When Law is Powerless Against Strength
The dilemma lies not in the absence of legal texts but in the lack of political will and enforcement mechanisms. The paralysis of the Security Council, ongoing political and military support for Israel, and double standards in applying international law have drained the international protection system of its practical content. Meanwhile, a large part of the international community remains satisfied with statements of concern and condemnation, while on-ground realities continue unchanged. This contradiction between the enormity of the crime and the limited response reveals a deep crisis in the international system.
After the Ceasefire: Managing War Through Other Means
Despite what has been termed a ceasefire agreement, and despite the resistance fulfilling its obligations in the first phase, Israel has not adhered to the agreement's requirements, continuing its military operations and daily killings and targeting of civilians. Simultaneously, the occupation forces have continued to impose new realities on the ground by expanding military control areas within the Gaza Strip, significantly reducing the available space for the population and turning large parts of the Strip into prohibited or threatened areas. Additionally, the obligations related to bringing in mobile homes or commencing actual reconstruction have not been fulfilled, leaving hundreds of thousands of Palestinians in dire humanitarian conditions.
Moreover, the arrangements for managing the Strip remain stalled, as the Gaza Management Committee has been unable to play any actual role, and its members have not been allowed to enter the Strip. This risks transforming it from a formal framework into merely a cover for the reality of the Israeli plan to maintain the Strip in a state of political and administrative vacuum, executing a strategy of mass displacement whenever the opportunity arises. The danger of these realities extends beyond the continuation of humanitarian suffering to attempts to impose new political and security arrangements, and to manage the war through other means by entrenching the on-ground realities and preventing the formation of a Palestinian reference capable of managing the post-war phase.

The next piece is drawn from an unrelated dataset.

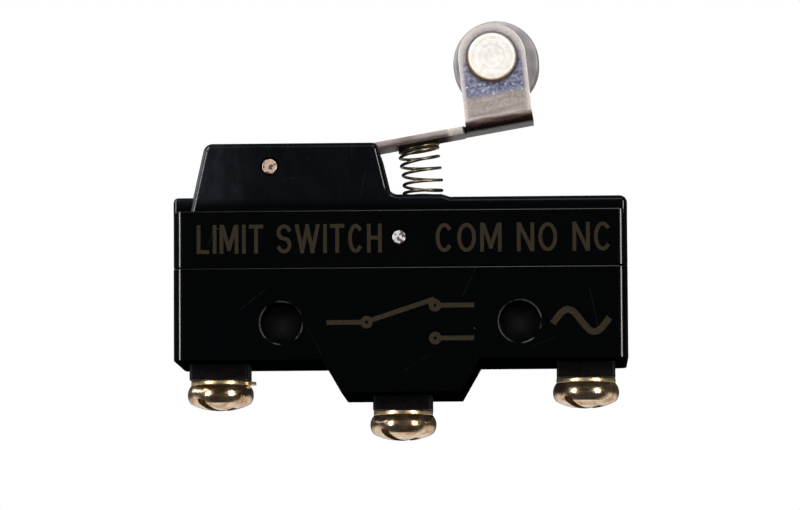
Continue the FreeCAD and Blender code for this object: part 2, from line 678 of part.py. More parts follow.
def snap_blade():
    """The beryllium-copper blade: two tension legs round a window, and the bowed tongue inside it."""
    plate = block(BLADE_LEFT_X, BLADE_RIGHT_X, BLADE_HALF_WIDTH, blade_under_z, blade_top_z)
    plate = soften(plate, 0.8, lambda b: b.ZLength > 0.2 and b.XLength < 1e-3 and b.XMin > 0)
    window = block(
        WINDOW_LEFT_X, WINDOW_RIGHT_X, WINDOW_HALF_WIDTH, blade_under_z - 1, blade_top_z + 1
    )
    plate = plate.cut(window)
    plate = plate.cut(pin_z(CONTACT_X, CONTACT_SHANK_R, blade_under_z - 1, blade_top_z + 1))
    knife_edge = pin_y(BLADE_LEFT_X, BLADE_MID_Z, BLADE_THICKNESS / 2, -BLADE_HALF_WIDTH, BLADE_HALF_WIDTH)
    plate = plate.fuse(knife_edge)
    right = vec(WINDOW_RIGHT_X + 0.1, -TONGUE_HALF_WIDTH, BLADE_MID_Z)
    middle = vec(TONGUE_LOWEST[0], -TONGUE_HALF_WIDTH, TONGUE_LOWEST[1])
    left = vec(TONGUE_TIP[0], -TONGUE_HALF_WIDTH, TONGUE_TIP[1])
    bow = Part.Circle(right, middle, left)
    centre = bow.Center
    inner = Part.makeCylinder(bow.Radius - 0.1, 2 * TONGUE_HALF_WIDTH, centre, Y_AXIS)
    outer = Part.makeCylinder(bow.Radius + 0.1, 2 * TONGUE_HALF_WIDTH, centre, Y_AXIS)
    reach = box(left.x, right.x, -TONGUE_HALF_WIDTH, TONGUE_HALF_WIDTH, middle.z - 0.5, blade_top_z)
    tongue = outer.cut(inner).common(reach)
    return plate.fuse(tongue).removeSplitter()


def terminal_screw(x, bottom_z):
    """A pan-head machine screw with a combined cross and slot, head down, in a terminal's foot."""
    seat = bottom_z - WASHER_THICKNESS
    low = seat - SCREW_HEAD_HEIGHT
    brow, crown = (vec(radius, 0, seat - drop) for radius, drop in SCREW_CROWN)
    bulge = Part.Arc(vec(SCREW_NECK_R, 0, seat), vec(SCREW_HEAD_R, 0, seat - SCREW_BULGE_DROP), brow)
    dome = Part.Arc(brow, crown, vec(0, 0, low))
    wire = Part.Wire(
        [
            Part.LineSegment(vec(0, 0, seat), vec(SCREW_NECK_R, 0, seat)).toShape(),
            bulge.toShape(),
            dome.toShape(),
            Part.LineSegment(vec(0, 0, low), vec(0, 0, seat)).toShape(),
        ]
    )
    head = Part.Face(wire).revolve(vec(0, 0, 0), Z_AXIS, 360)
    slot_top = low + SCREW_SLOT_DEPTH
    slot = block(-SCREW_HEAD_R - 1, SCREW_HEAD_R + 1, SCREW_SLOT_WIDTH / 2, low - 1, slot_top)
    slot.rotate(vec(0, 0, 0), Z_AXIS, SCREW_TURN)
    cross = block(-SCREW_SLOT_WIDTH / 2, SCREW_SLOT_WIDTH / 2, CROSS_HALF_LENGTH, low - 1, slot_top)
    cross.rotate(vec(0, 0, 0), Z_AXIS, SCREW_TURN)
    shank = pin_z(0, SCREW_SHANK_R, seat - 0.1, seat + SCREW_LENGTH)
    screw = head.cut(slot).cut(cross).fuse(shank).removeSplitter()
    screw.translate(vec(x, 0, 0))
    return screw


def tab_washer(x, bottom_z, turn):
    """A washer between the screw head and the terminal's foot, with one thin tab turned in degrees."""
    low = bottom_z - WASHER_THICKNESS
    disc = pin_z(0, WASHER_R, low, bottom_z)
    disc = disc.makeFillet(WASHER_EDGE_R, [e for e in disc.Edges if e.BoundBox.ZLength < 1e-3])
    middle_z = (low + bottom_z) / 2
    half_width, half_sheet = WASHER_TAB_HALF_WIDTH, WASHER_TAB_SHEET / 2
    tab = box(0, WASHER_TAB_REACH, -half_width, half_width, middle_z - half_sheet, middle_z + half_sheet)
    tab.rotate(vec(0, 0, 0), vec(0, 0, 1), turn)
    washer = disc.fuse(tab).cut(pin_z(0, WASHER_INNER_R, bottom_z - 2, bottom_z + 2))
    washer.translate(vec(x, 0, 0))
    return washer.removeSplitter()


def cover_rivet():
    length = PANEL_HALF_DEPTH - RIVET_END_GAP
    pin = pin_y(RIVET_X, RIVET_Z, RIVET_R, -length, length)
    return pin.makeFillet(0.15, [e for e in pin.Edges if e.BoundBox.YLength < 1e-3])


pieces = {
    "lower_case": lower_case(),
    "cover": cover(),
    "cover_rivet": cover_rivet(),
    "hinge_pin": hinge_pin(),
    "lever": lever(),
    "roller": roller(),
    "roller_pin": roller_pin(),
    "return_spring": return_spring(),
    "plunger": plunger(),
    "snap_blade": snap_blade(),
    "moving_contact": moving_contact(),
    "tongue_anchor": tongue_anchor(),
    "common_terminal": common_terminal(),
    "normally_open_terminal": normally_open_terminal(),
    "normally_closed_terminal": normally_closed_terminal(),
    "normally_open_contact": contact_rivet(open_contact_top_z, 1, TERMINAL_STRIP),
    "normally_closed_contact": contact_rivet(closed_contact_z, -1, TERMINAL_STRIP),
}
for name, (x, bottom_z) in terminals.items():
    pieces[name + "_screw"] = terminal_screw(x, bottom_z)
    pieces[name + "_washer"] = tab_washer(x, bottom_z, WASHER_TURNS[name])

os.makedirs("parts", exist_ok=True)
for name, shape in pieces.items():
    shape.exportStep("parts/" + name + ".step")
    print(name, "valid", shape.isValid(), "solids", len(shape.Solids), "volume", round(shape.Volume, 3))
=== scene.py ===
import math

import bmesh
import bpy
import numpy as np
from mathutils import Matrix, Vector


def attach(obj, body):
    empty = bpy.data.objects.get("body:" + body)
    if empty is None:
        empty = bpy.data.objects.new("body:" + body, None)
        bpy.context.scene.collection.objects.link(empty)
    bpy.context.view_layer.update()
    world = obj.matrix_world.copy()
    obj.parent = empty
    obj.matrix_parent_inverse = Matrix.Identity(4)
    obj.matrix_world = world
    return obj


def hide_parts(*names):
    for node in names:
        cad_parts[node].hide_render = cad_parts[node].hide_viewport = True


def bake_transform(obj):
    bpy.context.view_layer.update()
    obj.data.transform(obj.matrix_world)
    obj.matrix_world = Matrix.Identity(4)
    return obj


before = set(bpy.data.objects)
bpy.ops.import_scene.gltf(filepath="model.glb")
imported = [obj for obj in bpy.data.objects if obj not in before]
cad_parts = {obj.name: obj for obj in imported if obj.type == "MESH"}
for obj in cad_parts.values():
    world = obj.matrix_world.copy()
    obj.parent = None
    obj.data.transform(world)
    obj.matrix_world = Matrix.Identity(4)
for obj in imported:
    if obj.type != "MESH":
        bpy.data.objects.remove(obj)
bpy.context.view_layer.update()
mm = 0.001

# ---------------------------------------------------------------- studio
# A long lens a little below the switch looks up at its front. The room is white behind the
# switch and pale below it, and dark in front and above, with five soft lamps.
camera_place = (16.92 * mm, -548.9 * mm, -40.65 * mm)
camera_pitch, camera_yaw, camera_roll = 0.0882, -0.0313, -0.0058
camera_lens = 229.5
room_high, room_low, room_front, room_overhead = 0.04, 0.80, 0.010, 0.25
floor_height, floor_half = -100.0, 3000.0
switch_middle = (0.0, 0.0, 0.01)

ahead = np.array([
    math.sin(camera_yaw) * math.cos(camera_pitch),
    math.cos(camera_yaw) * math.cos(camera_pitch),
    math.sin(camera_pitch),
])
level = np.array([math.cos(camera_yaw), -math.sin(camera_yaw), 0.0])
upright = np.cross(level, ahead)
across = math.cos(camera_roll) * level + math.sin(camera_roll) * upright
upward = math.cos(camera_roll) * upright - math.sin(camera_roll) * level
camera = bpy.data.objects.new("camera", bpy.data.cameras.new("camera"))
placing = np.eye(4)
placing[:3] = np.stack([across, upward, -ahead, camera_place], -1)
camera.matrix_world = Matrix(placing.tolist())
camera.data.lens = camera_lens
camera.data.sensor_width = 36.0
camera.data.clip_start, camera.data.clip_end = 0.01, 50.0
bpy.context.scene.collection.objects.link(camera)
bpy.context.scene.camera = camera
bpy.context.scene.view_settings.view_transform = "Standard"


def softbox(name, place, width, height, power, tint=(1.0, 1.0, 1.0)):
    """A soft lamp at place, width by height, that faces the middle of the switch."""
    lamp = bpy.data.objects.new(name, bpy.data.lights.new(name, "AREA"))
    lamp.data.shape, lamp.data.size, lamp.data.size_y = "RECTANGLE", width, height
    lamp.data.energy, lamp.data.color = power, tint
    lamp.location = place
    facing = np.array(switch_middle) - np.array(place)
    lamp.rotation_mode = "QUATERNION"
    lamp.rotation_quaternion = Vector(facing).to_track_quat("-Z", "Y")
    lamp.visible_camera = False
    bpy.context.scene.collection.objects.link(lamp)


softbox("lamp_left", (-0.64, -0.70, 0.08), 0.11, 0.45, 5.0)
softbox("lamp_right", (0.62, -0.72, 0.08), 0.16, 0.50, 5.5, (1.0, 0.95, 0.90))
softbox("lamp_top", (0.15, -0.62, 0.70), 0.40, 0.30, 3.5)
softbox("lamp_corner", (-0.58, -0.50, 0.62), 0.40, 0.40, 6.0)
softbox("lamp_window", (-0.95, 0.02, 0.34), 1.00, 0.22, 2.2, (0.90, 0.95, 1.0))


class Wire:
    """A socket of a material's nodes. Arithmetic on it adds Math nodes to the same material."""

    def __init__(self, tree, socket):
        self.tree, self.socket = tree, socket

    def node(self, kind, settings=None, sockets=None, out=0):
        """Adds a node of this kind: first its settings, then its sockets' values or links."""
        made = self.tree.nodes.new("ShaderNode" + kind)
        for name, value in (settings or {}).items():
            if name == "stops":
                while len(made.color_ramp.elements) < len(value):
                    made.color_ramp.elements.new(0.5)
                for element, (position, colour) in zip(made.color_ramp.elements, value):
                    element.position, element.color = position, (*colour, 1.0)
            else:
                setattr(made, name, value)
        for name, value in (sockets or {}).items():
            if isinstance(value, Wire):
                self.tree.links.new(value.socket, made.inputs[name])
            else:
                made.inputs[name].default_value = value
        return Wire(self.tree, made.outputs[out])

    def maths(self, operation, *terms):
        """A Math node on these terms, wires or numbers."""
        return self.node("Math", {"operation": operation}, dict(enumerate(terms)))

    def __add__(self, other):
        return self.maths("ADD", self, other)

    def __radd__(self, other):
        return self.maths("ADD", other, self)

    def __sub__(self, other):
        return self.maths("SUBTRACT", self, other)

    def __rsub__(self, other):
        return self.maths("SUBTRACT", other, self)

    def __mul__(self, other):
        return self.maths("MULTIPLY", self, other)

    def __pow__(self, other):
        return self.maths("POWER", self, other)

    def __lt__(self, other):
        return self.maths("LESS_THAN", self, other)

    def __abs__(self):
        return self.maths("ABSOLUTE", self)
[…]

Conversely, these developments raise major Palestinian questions about the continued stakes of the dominant Palestinian parties in the scene, with each clinging to the possibility of independently leading the upcoming phase, regardless of the magnitude of the national catastrophe that has befallen the Palestinian people.
International Inability and the Palestinian Political Vacuum
The Palestinian experience has proven that reliance solely on the justice of the international system is insufficient, and that merely condemning violations does not halt them. International law does not operate in a vacuum; it is influenced by power balances and the ability to translate texts into pressure and accountability tools. Thus, the Palestinian challenge lies not only in proving the crime or legally characterizing it, but also in building a national, political, and legal power capable of transforming the moral and legal capital that the Palestinian cause has accumulated into real elements of influence.
A Palestinian Strategy for Confrontation
There is an urgent need for a comprehensive national strategy based on unity of political representation and national agreement for rebuilding the Palestinian political system on democratic and participatory foundations, enabling the Palestinian people to have a unified national reference capable of managing the conflict politically, legally, and diplomatically. The internal division has ceased to be merely a political crisis; it has become one of the most dangerous factors weakening the Palestinian capacity to protect and defend national rights, opening the door for arrangements that exceed the collective national will.
At the same time, reality compels Palestinians to invest in the moral and legal capital that the Palestinian cause has gained in global public opinion, in universities, trade unions, civil society organizations, and international solidarity movements, as the conflict has also become a struggle over legitimacy, narrative, and global awareness.
So That Genocide Does Not Become Fate
The protection of the homeland and our people's right to a decent life does not begin only with confronting crime but with the ability to rebuild elements of national resilience, preserve social fabric, and unify political will. Peoples living under occupation do not win solely by what they possess in means of strength, but also by their capacity for survival and preventing the crime from achieving its political goals.
Perhaps the most dangerous thing a Palestinian can offer his oppressor is to surrender to helplessness or submit to the notion that the balance of power is an eternal fate. The occupier may possess strength, but it does not and will not possess legitimacy. The law may be delayed, but it does not lose its value as long as there is a people who holds on to its rights and continues its struggle for freedom, dignity, and life.
If the impotence of the international system has allowed crimes to continue, the historical responsibility of the Palestinians does not lie in waiting for delayed justice, but in building elements of national, political, legal, and moral strength that prevent genocide from becoming fate or injustice from becoming a permanent reality.